Fixed-rate mortgages are best

Fixed-rate mortgages that last 15-30 years are only the best if you intend to live in your house forever. Research shows that the average homeowner only spends nine years in their house. First-time home buyers tend to buy starter homes and move to bigger ones as their family grows. If you know you’re going to stay in your house for only several years, it’s probably better if you get an adjustable rate mortgage that will last three, five or ten years.

Pay your mortgage as soon as possible

It’s good to pay off your mortgage early if you’re trying to satisfy a long-term financial goal and retire without any debts. But there are some instances where your money should go into paying off higher-interest debts like auto loans or credit card bills. It would also be a good idea to invest your money into something that will generate greater returns, then pay your mortgage after taxes.

You must give a down payment of 10% or 20%

This is not always true.
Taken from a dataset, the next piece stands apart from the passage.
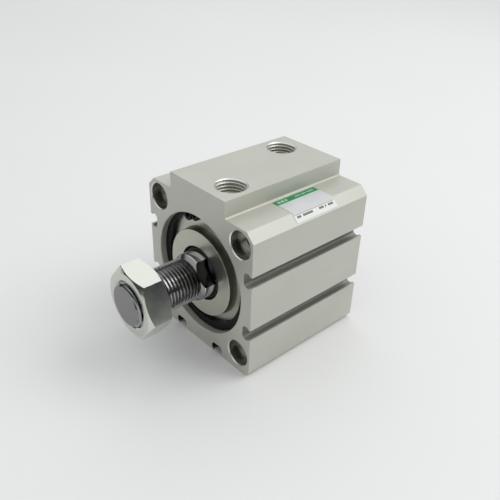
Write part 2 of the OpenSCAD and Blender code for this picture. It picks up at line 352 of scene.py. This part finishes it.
def make_label():
    """Label sheet that lies on the shoulder and folds over the cut edge with a small radius."""
    box_low, box_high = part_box("label")
    tube_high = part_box("cylinder_tube")[1]
    lift, thick = 0.02 * MM, 0.11 * MM
    fold, bend_r = math.radians(45), 0.8 * MM
    bend_steps, along = 8, 12
    top_z = box_high[2] - LABEL_T
    fold_x = tube_high[0] - EDGE_CUT
    tangent = bend_r * math.tan(fold / 2)
    centre_x, centre_z = fold_x - tangent, top_z - bend_r
    path = [(box_low[0], top_z)]
    for step in range(bend_steps + 1):
        slope = fold * step / bend_steps
        path.append((centre_x + bend_r * math.sin(slope), centre_z + bend_r * math.cos(slope)))
    down = (box_high[0] - fold_x) / math.cos(fold) - tangent
    path.append((path[-1][0] + down * math.cos(fold), path[-1][1] - down * math.sin(fold)))
    bm = bmesh.new()
    sheets = []
    for level in (lift, lift + thick):
        grid = []
        for index, (x, z) in enumerate(path):
            slope = fold * min(max((index - 1) / bend_steps, 0), 1)
            spot_x, spot_z = x + level * math.sin(slope), z + level * math.cos(slope)
            row = []
            for step in range(along + 1):
                y = box_low[1] + (box_high[1] - box_low[1]) * step / along
                row.append(bm.verts.new((spot_x, y, spot_z)))
            grid.append(row)
        sheets.append(grid)
    for grid in sheets:
        for a in range(len(path) - 1):
            for b in range(along):
                bm.faces.new((grid[a][b], grid[a + 1][b], grid[a + 1][b + 1], grid[a][b + 1]))
    under, over = sheets
    for b in range(along):
        bm.faces.new((under[0][b], under[0][b + 1], over[0][b + 1], over[0][b]))
        bm.faces.new((under[-1][b], under[-1][b + 1], over[-1][b + 1], over[-1][b]))
    for a in range(len(path) - 1):
        bm.faces.new((under[a][0], under[a + 1][0], over[a + 1][0], over[a][0]))
        bm.faces.new((under[a][-1], under[a + 1][-1], over[a + 1][-1], over[a][-1]))
    label = new_object("label_sheet", bm, smooth_angle=60)
    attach(label, "cylinder")
    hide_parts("label")
    return label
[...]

There are a lot of mortgage lenders who only ask for a 5% down payment or less for those who cannot afford to give more.

A bad credit record means no mortgage

Lenders always find ways to help out people who have bad records. The term “subprime” refers to a loan for people who have serious credit problems that demand a higher loan rate. Those who have had a house repossessed or have gone bankrupt usually fall under the subprime category. However, there are lending agencies that also cater to subprime borrowers and analyze their credit record so the borrower doesn’t have to pay more than he or she should.